Sugarcane sweetens much of the world’s food and drink, but the soils it grows in, especially in Africa, are under growing pressure from climate change and decades of intensive farming. In South Africa’s KwaZulu-Natal province, small-scale farmers depend on rainfed sugarcane, leaving their fields exposed to erratic rainfall, drought, and soil damage from repeated planting and heavy fertiliser use. This study asks a practical question with big consequences: can simple legume cover crops be used to repair acidic, nutrient-poor soils and make sugarcane farming more resilient under a changing climate?

Figure 1
Figure 1.

Different coastal lands, different soils

The researchers first compared soils from five rainfed sugarcane plantations spread across two coastal vegetation types: the wetter Maputaland Coastal Belt and the somewhat drier KwaZulu-Natal Coastal Belt Grassland. Using climate data for temperature and rainfall together with detailed soil tests, they found clear patterns. Fields in the higher-rainfall Maputaland belt tended to have more acidic soils that had lost key nutrients such as phosphorus, potassium, calcium, and magnesium. In contrast, the grassland belt, with slightly lower rainfall, generally had less acidic and more fertile soils. This reflects a simple but powerful process: heavy rain can wash nutrients out of the root zone and speed up chemical reactions that acidify soils over time.

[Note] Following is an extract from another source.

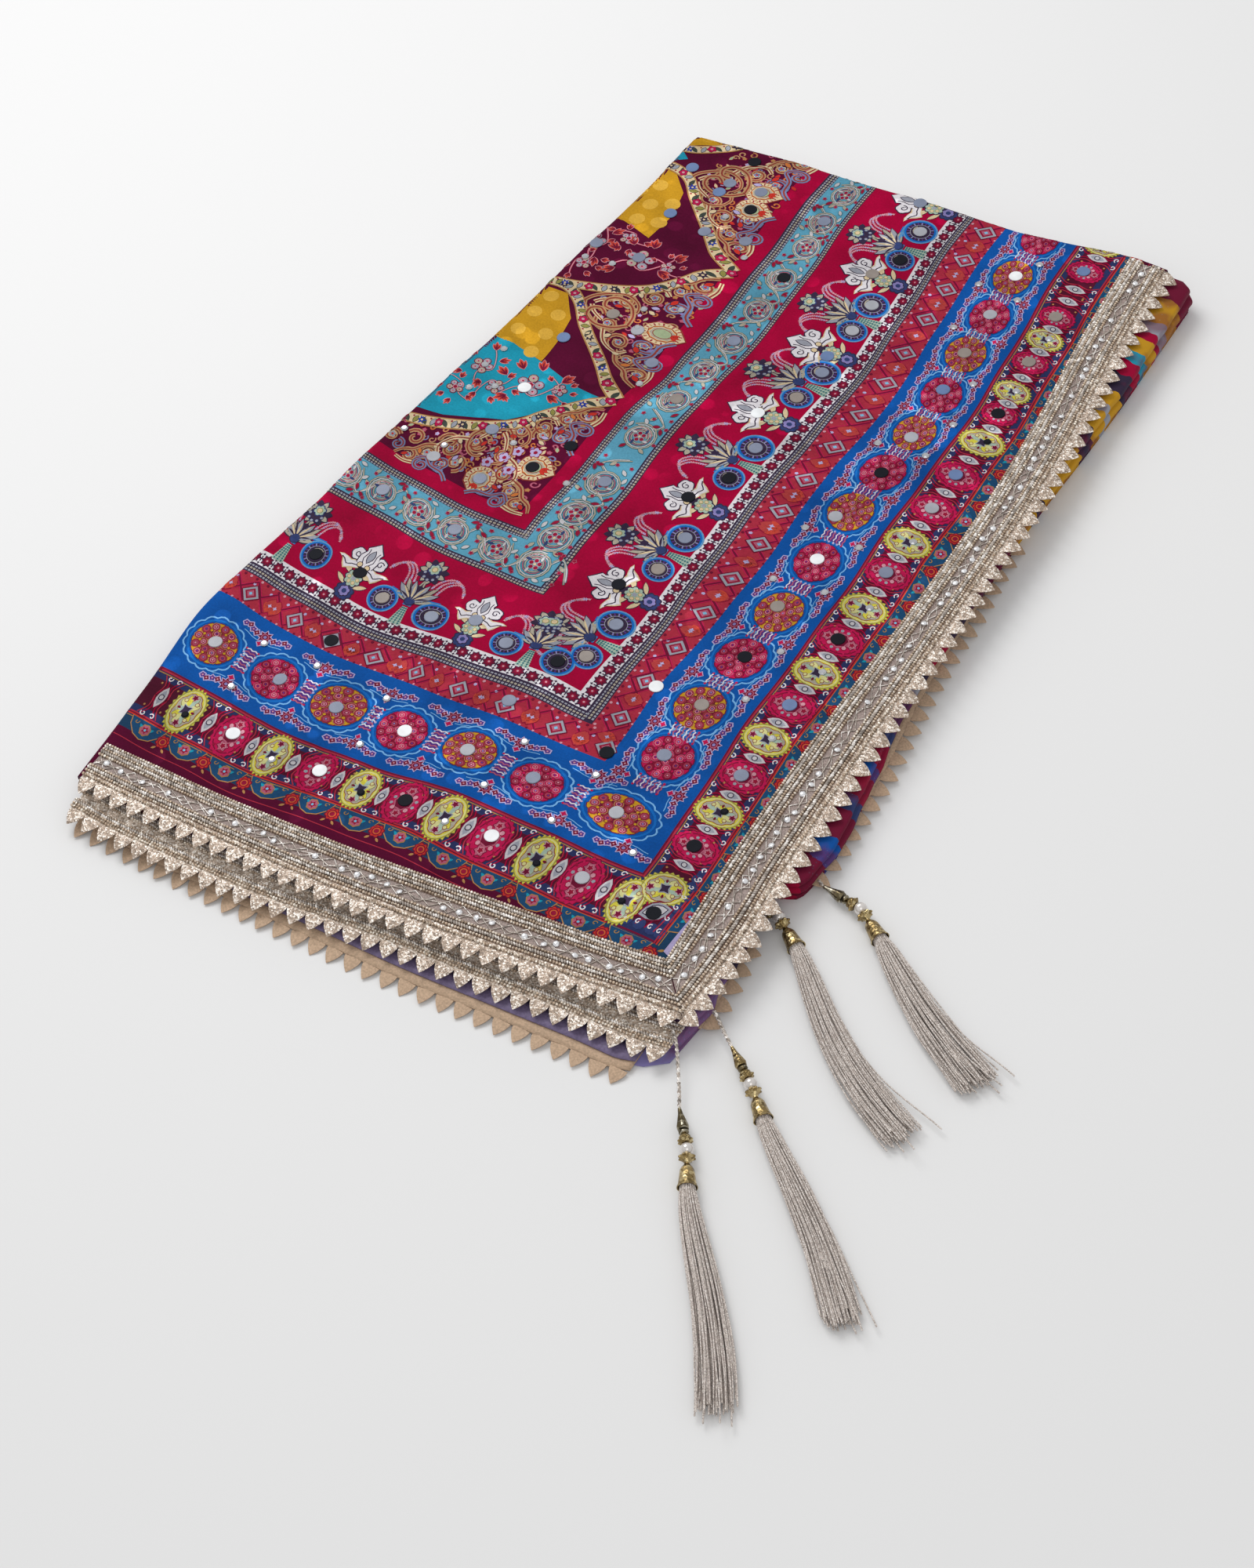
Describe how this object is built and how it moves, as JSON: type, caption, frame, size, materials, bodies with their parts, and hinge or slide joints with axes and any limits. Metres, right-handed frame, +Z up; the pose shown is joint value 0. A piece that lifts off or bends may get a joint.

Using data tools to read the land

To untangle which factors mattered most, the team applied modern statistical tools, including principal component analysis and random forest models. These approaches allowed them to look beyond simple one-to-one relationships and see how climate, elevation, and location jointly shaped soil conditions. They found that total rainfall and site were strong predictors of the major nutrients and of exchangeable acidity, a measure of how much acid-forming material is held on soil particles. Exchangeable acidity was predicted very well by the models, and it rose sharply in wetter sites. Soil pH, a more familiar indicator of acidity, was harder to predict, but still clearly linked to rainfall and location. Overall, the message was that where the field is, and how much rain it gets, strongly influences whether it will tend toward fertile, neutral soils or acidic, nutrient-leached ones.

Legume helpers in pots

The second part of the study moved into the greenhouse, where the team tested six legume species—including hairy vetch, common vetch, cowpea, groundnut, pigeon pea, and velvet bean—grown in soils collected from the five plantations. Legumes are often praised for their ability to fix nitrogen and improve soil, so the expectation was that they would enrich the soil with nutrients. Instead, all six legumes lowered the amounts of nitrogen, phosphorus, and potassium left in the soil by the end of the trial. This likely reflects the plants’ high demand for these nutrients while they are growing: they pull nutrients from the soil into their leaves and roots, with the benefits to the soil coming later, after the plant material decomposes. Not all nutrients behaved the same way, however. Two species, common vetch and hairy vetch, clearly increased soil calcium, and four species raised magnesium levels, both of which are important for plant health and for buffering acidity.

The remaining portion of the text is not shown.